How much sugar do I really need per gallon?
The standard is 1 cup, which is about 200 grams of plain white sugar, per gallon of finished kombucha. This calculator scales that exactly to your jar size, so a half-gallon batch needs roughly 100 grams and a quart needs about 50 grams.
Can I use less sugar to make it healthier?
You can drop to the Light setting, but do not cut sugar drastically below it. The sugar feeds the SCOBY rather than sweetening the final drink, and starving the culture leads to a weak, mold-prone batch. Most of the sugar is gone by the time the kombucha is ready to drink.
How much starter liquid should I add?
Use about 1 cup of mature, unflavored kombucha per half gallon, which this tool sets automatically. The starter lowers the pH below 4.5 right away, creating an acidic environment that fends off mold and bad bacteria during the vulnerable first days of fermentation.
What kind of tea works best?
Plain black tea is the most reliable and gives the strongest SCOBY, though green tea or a black-green blend also work well. Avoid teas with added oils, like Earl Grey or most herbal blends, because the oils can damage your culture over repeated batches.

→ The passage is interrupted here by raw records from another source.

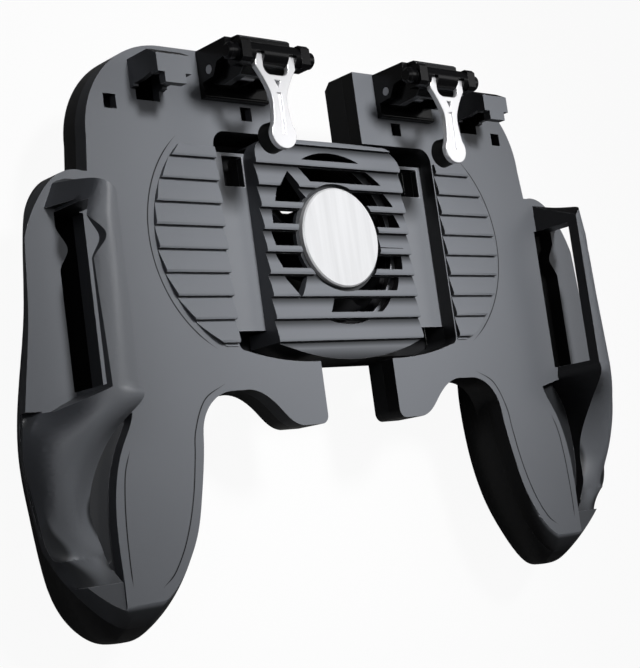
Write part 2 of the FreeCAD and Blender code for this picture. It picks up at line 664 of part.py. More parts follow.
def bridge_plate():
    """Slide plate through the cooler: the wings run on its two ends."""
    plate = box(-BRIDGE_X, BRIDGE_X, BRIDGE_BOTTOM_Y, BRIDGE_TOP_Y, BRIDGE_TOP - BRIDGE_THICK, BRIDGE_TOP)
    corners = [edge for edge in plate.Edges if edge.BoundBox.ZLength > BRIDGE_THICK / 2]
    plate = plate.makeFillet(2.0, corners)
    plate = plate.cut(rod(Vec(0, 0, -FAR), Z_AXIS, FAN_OPENING_R, 2 * FAR))
    for x0, x1 in BRIDGE_CUTS:
        plate = plate.cut(box(x0, x1, BRIDGE_CUT_Y, BRIDGE_TOP_Y - 0.8, -FAR, FAR))
    for sign in (-1, 1):
        for y in (-15.0, 6.0):
            slot = box(36.0, BRIDGE_X - 4.0, y, y + 2.4, -FAR, FAR)
            plate = plate.cut(slot if sign > 0 else mirrored(slot))
    return plate


def fan_frame():
    """Square fan housing: bore, corner holes, bearing tube and three slanted stator arms."""
    top = BRIDGE_TOP - BRIDGE_THICK
    half = FAN_SIZE / 2
    frame = box(-half, half, -half, half, top - FAN_DEPTH, top)
    frame = frame.makeFillet(2.5, [edge for edge in frame.Edges if edge.BoundBox.ZLength > FAN_DEPTH / 2])
    frame = frame.cut(rod(Vec(0, 0, -FAR), Z_AXIS, FAN_BORE_R, 2 * FAR))
    for sx in (-1, 1):
        for sy in (-1, 1):
            centre = Vec(sx * (half - 4.0), sy * (half - 4.0), -FAR)
            frame = frame.cut(rod(centre, Z_AXIS, 1.6, 2 * FAR))
    base = rod(Vec(0, 0, top - FAN_DEPTH), Z_AXIS, FAN_HUB_R, 1.2)
    arms = []
    for index in range(3):
        arm = box(FAN_HUB_R - 1, FAN_BORE_R + 0.6, -1.2, 1.2, top - FAN_DEPTH, top - FAN_DEPTH + 1.2)
        arm.rotate(Vec(0, 0, 0), Z_AXIS, 120 * index + 20)
        arms.append(arm)
    tube = rod(Vec(0, 0, top - FAN_DEPTH), Z_AXIS, SHAFT_R + 1.4, FAN_DEPTH - 3.6)
    hole = rod(Vec(0, 0, top - FAN_DEPTH + 0.5), Z_AXIS, SHAFT_R + SEAT_GAP, FAN_DEPTH)
    return frame.fuse(arms + [base, tube]).cut(hole)


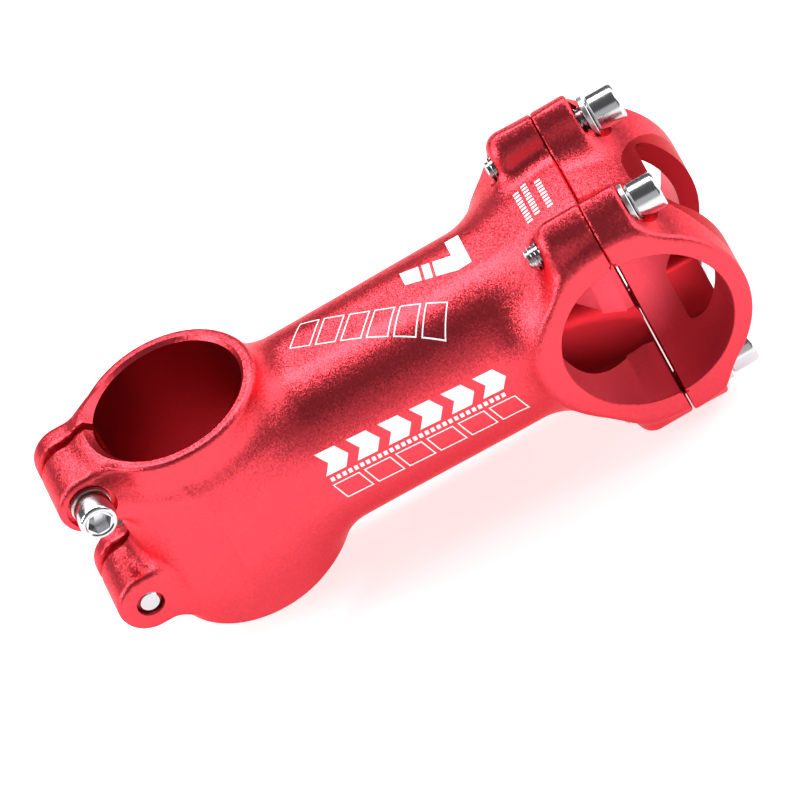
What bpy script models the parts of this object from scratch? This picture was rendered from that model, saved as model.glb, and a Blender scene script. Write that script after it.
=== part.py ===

Practical Guide for Kombucha Brewing Calculator

Temperature is the single biggest lever you control after the ratio. Kombucha ferments happily between 75 and 85 F; below 70 F it crawls and risks mold, while above 90 F it can turn harshly sour and stress the yeast. A simple seedling heat mat or a warm cupboard keeps a steady temperature and makes your ferment-length estimate far more accurate.

Taste, do not guess, as you approach the end of the window. Starting around day 7, draw a little out with a straw each day. When it hits the balance of sweet and tart you like, it is done; warmer batches reach that point faster than the 10-day default. Once you bottle for a second ferment with fruit or juice, expect another 2 to 4 days at room temperature to build fizz.

Reserve your next starter before you flavor anything. Set aside roughly 1 to 2 cups of the plain, finished kombucha along with the SCOBY for your following batch. Keeping that liquid unflavored and acidic is the easiest insurance against a failed brew, and it lets you reuse the exact ratios from this calculator indefinitely.

Quick Checklist

  • Use plain white sugar and plain black or green tea, no oils or flavorings in the first ferment.
  • Cool the sweet tea below 90 F before adding the SCOBY and starter liquid.
  • Cover the jar with a tight-weave cloth and band, never an airtight lid, during the first ferment.
  • Always reserve 1 to 2 cups of unflavored kombucha plus the SCOBY as starter for the next batch.